Rogue diallers- programmes that infest your PC and made sneaky unauthorised calls to Outer Mongolia and/or to 'premium numbers' on your tab- are such a big problem in the UK that the regulators and the big phone companies have had to enter the fray to protect unwary consumers.
Not soon enough it seems.
Michael Porter talking sense
Michael Porter is a Harvard Professor, the most famous business strategy guru on the planet, and a prolific author.
But unlike many self appointed business gurus, he generally talks (and writes) a lot of good sense.
During the Internet boom, he lost his lustre, as he was considered out of touch with the new economy, where everyone was encouraged to rush around like chickens without heads, chasing the next 'new new thing', fame and fortune, daft ideas, and generally spending money like drunken sailors.

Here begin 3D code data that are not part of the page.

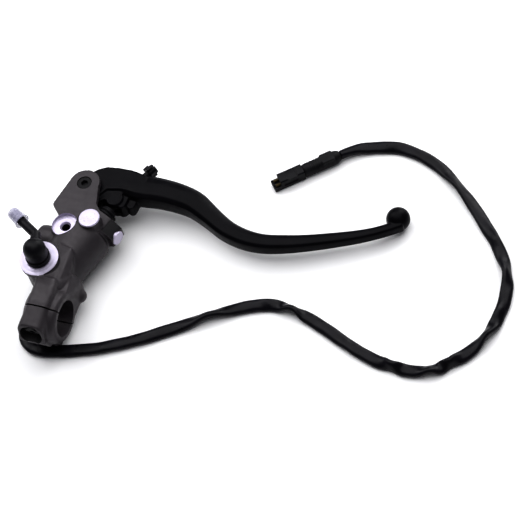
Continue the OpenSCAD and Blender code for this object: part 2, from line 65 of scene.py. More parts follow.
IDENTITY = Matrix.Identity(4)
CLAMP = Matrix.Rotation(TILT, 4, "X")
BARREL = Matrix.Translation(BARREL_AT) @ Matrix.Rotation(-TURN, 4, "Z")
ALONG_Y = Matrix.Rotation(-math.pi / 2, 4, "X")   # local z becomes +y
ALONG_X = Matrix.Rotation(math.pi / 2, 4, "Y")    # local z becomes +x
ON_BARREL = BARREL @ ALONG_Y
PLUG_BOSS = BARREL @ Matrix.Translation((0, 4.4, 0)) @ ALONG_X
OUTLET = Matrix.Translation((0, 51.5, -3.5)) @ ALONG_X
ADJUSTER = BARREL @ Matrix.Translation((0, PIN_V, 0)) @ Matrix.Rotation(-ARM_LEAD, 4, "Z") @ ALONG_Y
AT_PORT = Matrix.Translation(PORT)
AT_SPOT = Matrix.Translation((SPOT.x, SPOT.y, 0))
AT_BADGE = Matrix.Translation((BADGE.x, BADGE.y, 0))
AT_PIVOT = Matrix.Translation(PIVOT)
AT_PLUNGER = Matrix.Translation(PLUNGER)


# ---------------------------------------------------------------- camera and lights

# The photo's view: the point on the table it looks at, in metres, the direction towards the camera
# in degrees, the camera's roll in degrees and its distance in metres
VIEW_AT = Vector((0.1049, 0.0767, -0.0219))
VIEW_AZIMUTH = -57.06
VIEW_ELEVATION = 55.91
VIEW_ROLL = -17.13
VIEW_DISTANCE = 1.1722
VIEW_LENS = 134.8


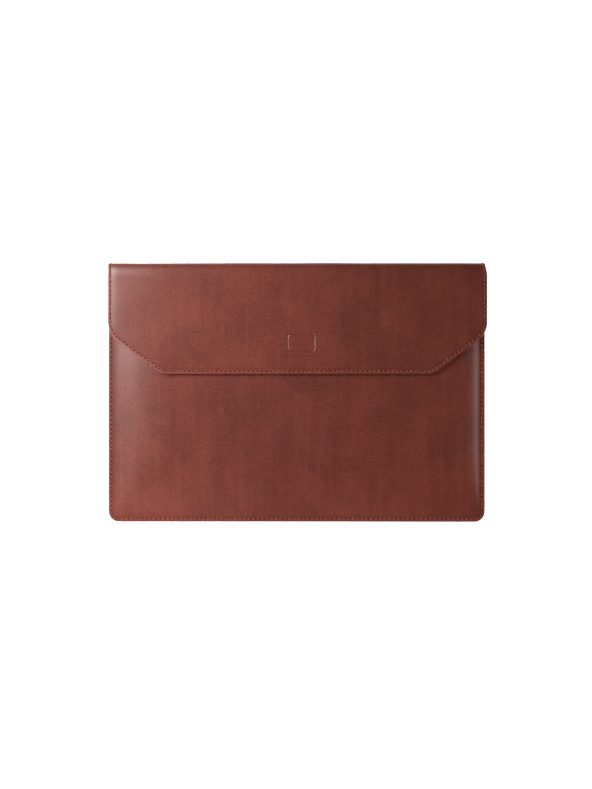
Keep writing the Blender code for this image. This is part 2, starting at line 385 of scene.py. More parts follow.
def slope(x, y):
    """0 in a panel's seam to 1 at its padded middle."""
    edges = [(HALF_WIDTH + x, LEFT_RUN), (HALF_WIDTH - x, RIGHT_RUN), (y - BOTTOM_Y, BOTTOM_RUN)]
    risen = [(inside - SEAM_WIDTH) / run for inside, run in edges]
    share = np.clip(blunt_inset(risen, BODY_BLUNTNESS), 0, 1)
    share = np.sqrt(share * share + SLOPE_START**2) - SLOPE_START
    share = share / (math.sqrt(1 + SLOPE_START**2) - SLOPE_START)
    return 1 - (1 - share) ** SLOPE_POWER


def seam_height(x, y):
    """The seam's middle: it lies on the floor at the fold, rises away from it, and more so on the right."""
    lowest = BACK_Z + SEAM_HALF + 2 * THREAD_RADIUS
    rise = SEAM_Z - lowest + RIGHT_SEAM_LIFT * smooth(x / HALF_WIDTH)
    return lowest + rise * smooth((FOLD_START_Y - y) / SEAM_RISE_RUN)


def front_height(x, y):
    low = seam_height(x, y) + SEAM_HALF
    soft = SOFTNESS * (waves(x, y, BODY_SWELL, 1) - 1)
    return low + (FRONT_Z - low + soft) * slope(x, y)


def back_height(x, y):
    return BACK_Z + (seam_height(x, y) - SEAM_HALF - BACK_Z) * (1 - slope(x, y))


def flap_height(x, y):
    side = np.clip((np.abs(x) - HALF_WIDTH) / SIDE_DROOP_RUN + 1, 0, 1)
    droop = (SIDE_DROOP - RIGHT_LIFT * (x > 0)) * side**2
    tip = np.clip((TIP_Y - y) / TIP_DROOP_RUN + 1, 0, 1)
    inset = flap_inset(x, y)
    rim = RIM_DROP * (1 - smooth(inset / RIM_RUN)) ** RIM_SHAPE
    soft = SOFTNESS * (waves(x, y, FLAP_SWELL, 2) - 1) * smooth(inset / SWELL_RUN)
    return TOP_Z - droop - TIP_DROOP * tip**2 - rim + soft


def front_surface(x, t):
    return np.array([x, t, front_height(x, t)])


def folded_surface(height, side):
    """A surface that goes on over a fold at the top edge, to half way along the spine."""

    def surface(x, t):
        flat_t = np.minimum(t, FOLD_START_Y)
        level = height(x, flat_t)
        middle = (back_height(x, FOLD_START_Y) + flap_height(x, FOLD_START_Y)) / 2
        turn = np.interp(t - FOLD_START_Y, FOLD_LENGTHS, FOLD_TURNS)
        run = np.clip((t - FOLD_START_Y - FOLD_LENGTH) / SPINE_LENGTH, 0, 1)
        curved = FOLD_RISE / (FOLD_RISE + SPINE_LENGTH)
        rise = np.abs(middle - level) * (curved * (1 - np.cos(turn)) ** FOLD_SHAPE + (1 - curved) * run)
        reach = FOLD_RUN + FOLD_STAND + SOFTNESS * (waves(x, 0, BODY_SWELL, 3) - 1)
        return np.array([x, flat_t + reach * np.sin(turn), level - side * rise])

    return surface


back_surface = folded_surface(back_height, -1)
even_flap = folded_surface(flap_height, 1)


def flap_surface(x, t):
    """The folded flap, whose right side spreads a little beyond the sleeve below the fold."""
    points = even_flap(x, t)
    points[0] += RIGHT_SPREAD * smooth(x / HALF_WIDTH) * smooth((FOLD_Y - t) / RIGHT_SPREAD_RUN)
    return points


def place(surface, side, x, t, depth):
    """Points this deep under a surface, and its normals. Side 1 faces up and side -1 faces down."""
    across = surface(x + SMALL_STEP, t) - surface(x - SMALL_STEP, t)
    along = surface(x, t + SMALL_STEP) - surface(x, t - SMALL_STEP)
    normal = side * np.cross(across.T, along.T)
    normal /= np.linalg.norm(normal, axis=1)[:, None]
    return surface(x, t).T - normal * np.broadcast_to(depth, x.shape)[:, None], normal


# ---- Relief of the leather's outer face -----------------------------------------------------------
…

Caught up with such euphoria, unimpeded by rationality, the boring business of defining long term business strategy seemed plain old fashioned. Not to mention hard to do. So it was generally considered that the painful, headfrying exercise was best avoided entirely.
But not any more.
Porter is back in fashion. As dot com businesses crashed and burnt and management at blue chip companies were caught with their collective hands in the till- all semblance of dignity and propriety thrown to the four winds- having a clue about what you are at in business is now considered a good idea.
In this interview with Porter in the September/October- Banking Strategies magazine online, he shares his thoughts on outsourcing mania -
‘If you’re laying off many functions to outside vendors, what’s your advantage? And he discusses the fragmented payment industry.
Well worth a read.
What has it got to do with security you may ask?
With all the M & A activity in the field right now- it behoves one to ask? What strategy goes there? Is there one, or is it just more 'bigger is better'?
To quote Confucious and Yoda: "An increase in gait does not invariably a smarter person make".